SET TASK:
Work out how many lines hold "type". Give the number and nothing else.

DATA SHOWN:
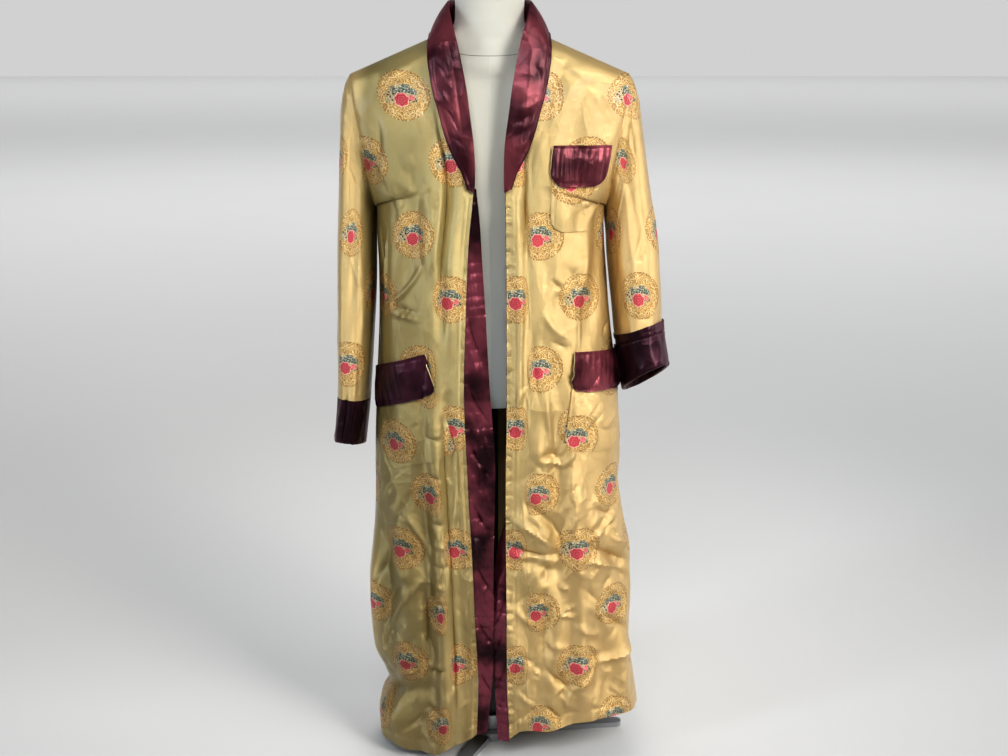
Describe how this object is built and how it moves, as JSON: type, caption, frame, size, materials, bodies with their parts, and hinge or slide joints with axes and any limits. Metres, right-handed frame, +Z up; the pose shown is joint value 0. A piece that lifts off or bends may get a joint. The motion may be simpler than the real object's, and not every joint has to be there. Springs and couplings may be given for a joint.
{
  "type": "silk robe on a dress form",
  "caption": "Long brocade dressing robe with satin shawl collar, cuffs and gathered pocket tops, worn open on a limbless dress form on a pole stand.",
  "frame": {"origin": "on the floor, at the middle of the base hub's underside, under the axis of the pole", "axes": "+Z up, the robe's front faces -Y, +X to the wearer's left"},
  "size_m": [0.6246, 0.4637, 1.462],
  "materials": {
    "brocade": "gold satin brocade with woven flower roundels",
    "satin": "maroon satin",
    "cover": "matt ivory cover cloth",
    "dark_steel": "black paint",
    "steel": "grey steel"
  },
  "bodies": {
    "root": {"front_right": "brocade", "front_left": "brocade", "back": "brocade", "sleeve_right": "brocade", "sleeve_left": "brocade", "pocket_chest": "brocade", "pocket_left": "brocade", "pocket_right": "brocade", "cuff_right": "satin", "cuff_left": "satin", "band_right": "satin", "band_left": "satin", "collar": "satin", "pocket_top_chest": "satin", "pocket_top_left": "satin", "pocket_top_right": "satin", "form": "cover", "form_flange": "dark_steel", "pole": "dark_steel", "base_hub": "steel", "base_foot_1": "steel", "base_foot_2": "steel", "base_foot_3": "steel"}
  },
  "joints": []
}
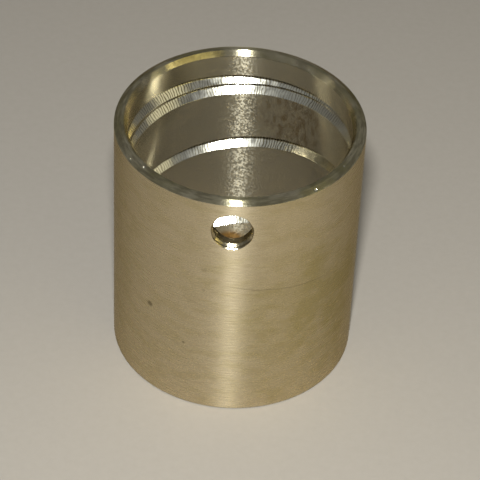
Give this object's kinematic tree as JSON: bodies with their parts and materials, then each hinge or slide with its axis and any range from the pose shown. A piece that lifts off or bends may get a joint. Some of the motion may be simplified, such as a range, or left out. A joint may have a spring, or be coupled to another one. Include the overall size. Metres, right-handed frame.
{
  "type": "sleeve bushing",
  "caption": "Thin-walled bronze sleeve bushing with a countersunk oil hole, a ring oil groove and a spiral oil groove in its bore.",
  "frame": {"origin": "centre of the lower end face, on the bore axis", "axes": "+Z along the bore axis towards the end with the oil hole; the oil hole looks along -Y"},
  "size_m": [0.06, 0.06, 0.067],
  "materials": {
    "bronze": "satin turned bronze, with fine turning lines round the axis"
  },
  "bodies": {
    "root": {"bushing_sleeve": "bronze"}
  },
  "joints": []
}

SOLUTION FOR THIS PROBLEM:
3